I've made a particular study of lock-free data structures in the last couple of years. I've read most of the papers in the field (there's only about fourty or so - although only about ten or fifteen are any real use :-)

AFAIK, a lock-free circular buffer has not been invented. The problem will be dealing with the complex condition where a reader overtakes a writer or vis-versa.

If you have not spent at least six months studying lock-free data structures, do not attempt to write one yourself. You will get it wrong and it may not be obvious to you that errors exist, until your code fails, after deployment, on new platforms.

I believe however there is a solution to your requirement.

You should pair a lock-free queue with a lock-free free-list.

The free-list will give you pre-allocation and so obviate the (fiscally expensive) requirement for a lock-free allocator; when the free-list is empty, you replicate the behaviour of a circular buffer by instantly dequeuing an element from the queue and using that instead.

(Of course, in a lock-based circular buffer, once the lock is obtained, obtaining an element is very quick - basically just a pointer dereference - but you won't get that in any lock-free algorithm; they often have to go well out of their way to do things; the overhead of failing a free-list pop followed by a dequeue is on a par with the amount of work any lock-free algorithm will need to be doing).

Michael and Scott developed a really good lock-free queue back in 1996. A link below will give you enough details to track down the PDF of their paper; Michael and Scott, FIFO

A lock-free free-list is the simplest lock-free algorithm and in fact I don't think I've seen an actual paper for it.

Blank Xavier
BTW, I implemented this. http://www.liblfds.org
Blank Xavier
A: 

Here is how I would do it:

  • map the queue into an array
  • keep state with a next read and next next write indexes
  • keep an empty full bit vector around

Insertion consists of using a CAS with an increment and roll over on the next write.

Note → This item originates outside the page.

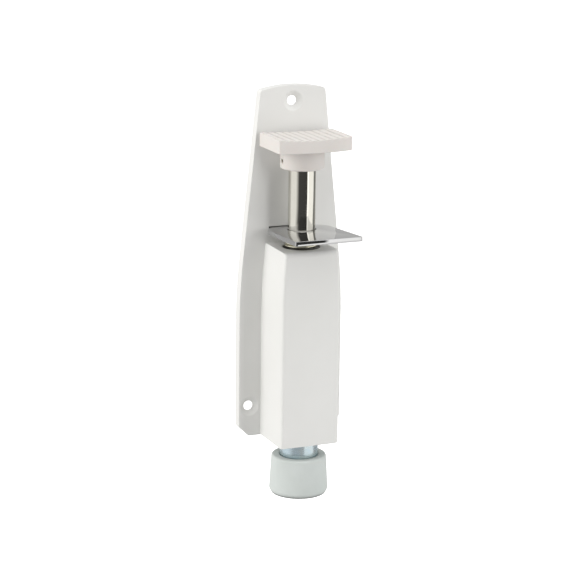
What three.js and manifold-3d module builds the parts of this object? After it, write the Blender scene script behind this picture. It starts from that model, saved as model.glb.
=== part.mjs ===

Once you have a a slot, add your value and then set the empty/full bit that matches it.

Removals require a check of the bit before to test on underflows but other than that, are the same as for the write but using read index and clearing the empty/full bit.

Be warned,

  1. I'm no expert in these things
  2. atomic ASM ops seem to be very slow when I've used them so if you end up with more than a few of them, you might be faster to use locks embedded inside the insert/remove functions. The theory is that a single atomic op to grab the lock followed by (very) few non atomic ASM ops might be faster than the same thing done by several atomic ops. But to make this work would require manual or automatic inlineing so it's all one short block of ASM.
BCS
Atomic operations are indeed slow, in and of themselves. What makes them useful is that they scale.
Blank Xavier
If the operations inside the lock are very small (as in 5-10 lines of ASM) you might still be ahead to use a locking strategy, particularly if you write the lock directly into the critical sections rather than as a function call.
BCS
I'm confused. A critical section to me *is* the section of code which must be serially executed. The lock is the mechanism which ensures serialiality of execution. Could you explain to me what you mean?
Blank Xavier
That is what it is to me as well. See edit.
BCS
A: 

Just for completeness: there's well tested lock-free circular buffer in OtlContainers, but it is written in Delphi (TOmniBaseBoundedQueue is circular buffer and TOmniBaseBoundedStack is bounded stack). There's also an unbounded queue in the same unit (TOmniBaseQueue). The unbounded queue is described in Dynamic lock-free queue – doing it right. The initial implementation of the bounded queue (circular buffer) was described in A lock-free queue, finally! but the code was updated since then.

gabr